Jonathan Lange: Wyoming Voters Deserve Better Than The Circus In Cheyenne

Columnist Jonathan Lange writes, "The real issue here is that Cheyenne mayoral candidate Vic Miller (the AI candidate) wants to appear on the ballot under a pseudonym. As a result, the state of Wyoming has become a national joke."

Jonathan Lange

June 21, 20244 min read

Jonathan lange
(Cowboy State Daily Staff)

Recent headlines announced, “Wyoming’s First AI Candidate Running for Mayor.” The next day, Wyoming’s Secretary of State, Chuck Gray, sent a letter to Cheyenne’s City Clerk explaining: ”Wyoming law is clear that an AI bot cannot run for office.” From there the story went national.

The man behind the stunt, Victor Miller, attacked the secretary of state as a “hack trying to bully a candidate out of a local thing.” And Kristina Jones, the Cheyenne City Clerk who originally certified Miller’s campaign filing, sent a defiant letter that rejected the SOS’s guidance.

Jones did not contest Gray’s conclusion “that an AI bot cannot run for office.” She argued, instead, that the real candidate is Victor Miller, and that he is eligible to run for mayor.

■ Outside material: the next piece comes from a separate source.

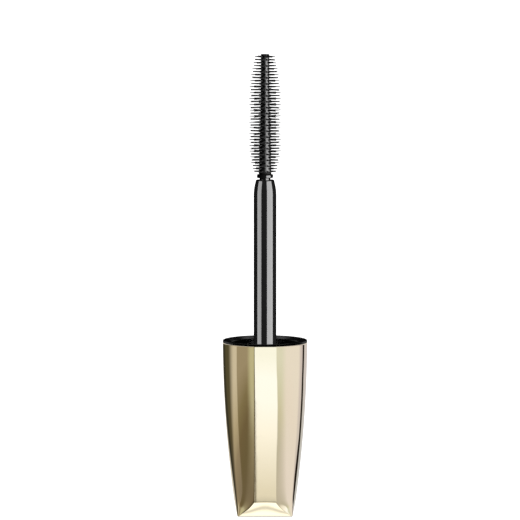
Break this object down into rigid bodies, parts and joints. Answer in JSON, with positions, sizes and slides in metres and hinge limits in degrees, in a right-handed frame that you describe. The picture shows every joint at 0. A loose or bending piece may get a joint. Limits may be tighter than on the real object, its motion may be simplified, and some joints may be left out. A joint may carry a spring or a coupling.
{
  "type": "mascara cap with applicator wand",
  "caption": "Gold mascara cap, round at its mouth and square at its closed end, with a black stem and moulded brush standing out of its threaded mouth.",
  "frame": {"origin": "centre of the cap's square closed end, which is the underside the part stands on", "axes": "+Z along the stem, from the closed end to the brush's tip; +X and +Y square to the four flats of the cap"},
  "size_m": [0.018, 0.018, 0.0984],
  "materials": {
    "gold_shell": "moulded ABS, vacuum-metallised pale champagne gold, mirror-like",
    "black_inner_cap": "moulded black polypropylene, satin",
    "black_stem": "moulded black plastic, high gloss",
    "brush_pin": "moulded black plastic, gloss",
    "bristles": "moulded black thermoplastic elastomer, satin"
  },
  "bodies": {
    "root": {"cap_shell": "gold_shell", "inner_cap": "black_inner_cap", "wand_stem": "black_stem", "brush_core": "brush_pin", "bristle_sleeve": "bristles"}
  },
  "joints": []
}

The sensational headlines about a bot running for mayor have disappeared. Now, they only claim that a “Cheyenne Mayoral Candidate… wants to use AI to make decisions.”

Will the real mayoral candidate please stand up? This shell game hurts my head.

Let’s be clear. This is not about so-called Artificial Intelligence (AI). Politicians have always been free to take the advice of mindless robots. Usually, they do not make it a campaign promise. But at least Miller’s voters know in advance.

The real issue here is that Miller wants to appear on the ballot under a pseudonym. This is nothing new. How many have fantasized about running for office as “Mickey Mouse”? How many jokesters have tried and, rightly, been denied?

In a sane world, Miller would have received equal treatment under the law. The ballot application is straightforward: “Print or type your name exactly as you wish it to appear on the ballot.”

A name, according to the American Heritage Dictionary, is a “word or words by which an entity is designated and distinguished from others.” If Victor Miller wants to run for mayor, more power to him. He is “designated and distinguished from others” by the words, “Victor Miller.”

If those words might confuse a voter, some states allow for a parenthetical nickname to be added for clarity. Wyoming’s law (22-6-111) says, “A candidate may use the name on the ballot by which he is generally known,” and requires the certifying officer to make a specific determination if any other words are to be added.

But Cheyenne’s city clerk ignored the words, “your name” and substituted the subordinate clause “as you wish it [your name] to appear.” Denying her statutory duty to make a determination, she claimed, “The municipal clerk is not directed to interfere with the candidate’s decision.”

This construal is so broad as to be absurd. Under it, Mr. Miller could file to run for mayor under the name “Patrick Collins” (the incumbent mayor), and the city clerk would be powerless to protect the true Patrick Collins and his voters from the fraud.

That’s the heart of the issue. The people’s right to “open, free and equal” elections (Wyoming Constitution, Art. 1, Sec. 27) requires that our election officials be truthful in the printing of ballots.

Voters have the right to know who they are voting for. And the other candidates have the right to an equal and truthful designation on the ballot.

The conduct of elections is the most solemn moment in any constitutional republic. Once every two years the sovereign people of the state of Wyoming deliberately entrust select citizens with governmental power. This is no time for sophomoric word games.

I wish it were only that. But behind this silliness is a deeper philosophy.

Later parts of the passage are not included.